Recurrent flow patterns as a basis for two-dimensional turbulence: prediction statistics from structures

A dynamical systems approach to turbulence envisions the flow as a trajectory through a high-dimensional state space transiently visiting the neighbourhoods of unstable simple invariant solutions (E. Hopf, Commun. Appl. Maths 1, 303, 1948). The hope has always been to turn this appealing picture into a predictive framework where the statistics of the flow follows from a weighted sum of the statistics of each simple invariant solution. Two outstanding obstacles have prevented this goal from being achieved: (1) paucity of known solutions and (2) the lack of a rational theory for predicting the required weights. Here we describe a method to substantially solve these problems, and thereby provide the first compelling evidence that the PDFs of a fully developed turbulent flow can be reconstructed with a set of unstable periodic orbits. Our new method for finding solutions uses automatic differentiation, with high-quality guesses constructed by minimising a trajectory-dependent loss function. We use this approach to find hundreds of new solutions in turbulent, two-dimensional Kolmogorov flow.
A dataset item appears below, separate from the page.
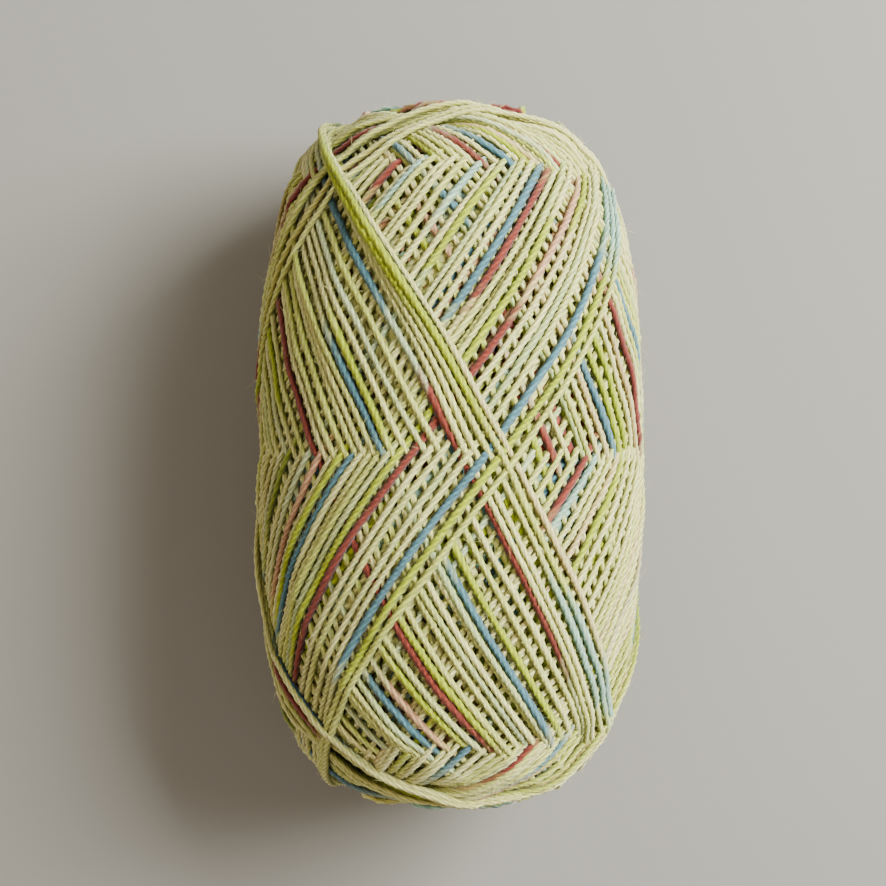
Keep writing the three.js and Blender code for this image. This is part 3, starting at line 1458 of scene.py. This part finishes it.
@dataclass
class Skein:
    """The whole skein: the laid yarn in stretches, over the yarn inside.

    Args:
        outer: the form that the finished skein fills.
        axis_height: height of its axis over the table.
        yarn: the yarn's sizes.
    """

    outer: WoundForm
    axis_height: float
    yarn: Yarn = field(default_factory=Yarn)

    OUTER_PIECES = 4
    INNER_PIECES = 3

    @staticmethod
    def runs(first: int, last: int, pieces: int) -> list[tuple[int, int]]:
        """Split passes first to last into runs, each as the first number and the one after its last."""
        splits = np.linspace(first, last, pieces + 1).round().astype(int).tolist()
        return list(zip(splits[:-1], splits[1:]))

    def build(self) -> list[bpy.types.Object]:
        """Wind the yarn, make its meshes and dress them.

        Returns:
            The pieces.
        """
        winding = Winding(self.outer, self.yarn)
        winding.wind()
        seat = Seat(self.outer, self.axis_height)
        dyeing = Dyeing(winding)
        fine = StrandMesh(winding, seat, dyeing)
        # The inner strands get a lighter painted shade down their flanks.
        plain = StrandMesh(
            winding, seat, dyeing, sides=5, ring_step=2.1, groove=0.0, wide=1.45, high=1.0, dim=0.25
        )
        count = len(winding.passes)
        outermost = count - (len(winding.CHART) * winding.PASSES_A_REPEAT - 2)
        pieces = []
        for i, (first, last) in enumerate(self.runs(outermost, count, self.OUTER_PIECES)):
            pieces.append(fine.build(f"outer_turns_{i + 1}", first, last))
        for i, (first, last) in enumerate(self.runs(0, outermost, self.INNER_PIECES)):
            pieces.append(plain.build(f"inner_turns_{i + 1}", first, last))
        pieces.append(FuzzMesh(winding, seat, dyeing).build(outermost, count))
        wool = PliedWool().make()
        for piece in pieces:
            piece.data.materials.append(wool)
        core = CoreMesh(winding, seat).build()
        core.data.materials.append(DeepWool().make())
        pieces.append(core)
        return pieces


@dataclass(frozen=True)
class SoftLight:
    """A square light.

    Args:
        name: the light's name.
        place: its centre in metres.
        size: its side in metres.
        power: in watts.
        hue: its colour.
    """

    name: str
    place: tuple[float, float, float]
    size: float
    power: float
    hue: str

    def add(self, height: float) -> None:
        """Add the light to the scene, facing a point over the origin.

        Args:
            height: of that point in metres.
        """
        data = bpy.data.lights.new(self.name, "AREA")
        data.size = self.size
        data.energy = self.power
        data.color = linear(self.hue)[:3]
        lamp = bpy.data.objects.new(self.name, data)
        lamp.location = self.place
        away = np.array(self.place) - np.array([0.0, 0.0, height])
        flat = math.hypot(away[0], away[1])
        lamp.rotation_euler = (math.atan2(flat, away[2]), 0.0, math.atan2(away[0], -away[1]))
        bpy.context.collection.objects.link(lamp)


@dataclass
class Studio:
    """The pale floor, the soft light and the camera that looks straight down.

    Args:
        axis_height: height of the skein's axis in millimetres.
        pixel: millimetres to a pixel at that height.
        distance: from the axis up to the camera.
        image: side of the picture in pixels.
        centre: the pixel that the middle of the skein falls on.
        sensor: side of the camera's sensor.
        floor_half: half the floor's side.
        room_hue: colour of the light from all round.
        room_light: its strength.
    """

    axis_height: float
    pixel: float = 0.1714
    distance: float = 380.0
    image: int = 886
    centre: tuple[float, float] = (450.0, 455.0)
    sensor: float = 36.0
    floor_half: float = 1500.0
    room_hue: str = "#F6EDDC"
    room_light: float = 0.55

    LIGHTS = (
        SoftLight("window", (0.47, 0.23, 0.45), 0.42, 17.5, "#FBFFF6"),
        SoftLight("fill", (-0.5, -0.3, 0.6), 0.8, 1.2, "#FFDDB0"),
    )

    def floor(self) -> bpy.types.Object:
        """Build the floor, a plain pale sheet, painted and nearly matt.

        Returns:
            The floor.
        """
        half = self.floor_half
        corners = np.array([[-half, -half, 0], [half, -half, 0], [half, half, 0], [-half, half, 0]])
        floor = add_mesh("floor", corners.astype(float), np.array([[0, 1, 2, 3]]), smooth=False)
        material = bpy.data.materials.new("pale_floor")
        material.use_nodes = True
        surface = material.node_tree.nodes["Principled BSDF"]
        surface.inputs["Base Color"].default_value = linear("#8A8783")
        surface.inputs["Roughness"].default_value = 0.8
        floor.data.materials.append(material)
        return floor

    def camera(self) -> None:
        """Place the camera so that one millimetre at the axis is as large as in the photograph."""
        data = bpy.data.cameras.new("camera")
        data.sensor_width = self.sensor
        data.lens = self.sensor * self.distance / (self.image * self.pixel)
        camera = bpy.data.objects.new("camera", data)
        camera.location = (
            (self.image / 2 - self.centre[0]) * self.pixel * MM,
            (self.centre[1] - self.image / 2) * self.pixel * MM,
            (self.axis_height + self.distance) * MM,
        )
        bpy.context.collection.objects.link(camera)
        bpy.context.scene.camera = camera

    def build(self) -> None:
        """Build the floor, the camera and the lights."""
        self.floor()
        self.camera()
        for light in self.LIGHTS:
            light.add(self.axis_height * MM)
        world = bpy.data.worlds.new("room")
        world.use_nodes = True
        background = world.node_tree.nodes["Background"]
        background.inputs["Color"].default_value = linear(self.room_hue)
        background.inputs["Strength"].default_value = self.room_light
        bpy.context.scene.world = world


def main() -> None:
    """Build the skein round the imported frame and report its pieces."""
    logging.basicConfig(level=logging.INFO, format="%(name)s: %(message)s")
    low, high = (np.array(corner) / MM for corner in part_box(NODE))
    radius_z = (high[2] - low[2] + PRESSED) / 2
    outer = WoundForm(
        half_length=(high[1] - low[1]) / 2 + RIM_DROP,
        radius_x=(high[0] - low[0]) / 2,
        radius_z=radius_z,
    )
    axis_height = high[2] - radius_z
    Studio(axis_height).build()
    pieces = Skein(outer, axis_height).build()
    for piece in pieces:
        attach(piece, "root")
        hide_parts(NODE)
        triangles = len(piece.data.loops) - 2 * len(piece.data.polygons)
        LOG.info("%s: %d triangles", piece.name, triangles)


if __name__ == "__main__":
    main()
Robust statistical predictions are then computed by learning weights after converting a turbulent trajectory into a Markov chain for which the states are individual solutions, and the nearest solution to a given snapshot is determined using a deep convolutional autoencoder. To our knowledge, this is the first time the PDFs of a spatio-temporally-chaotic system have been successfully reproduced with a set of simple invariant states, and provides a fascinating connection between self-sustaining dynamical processes and the more well-known statistical properties of turbulence.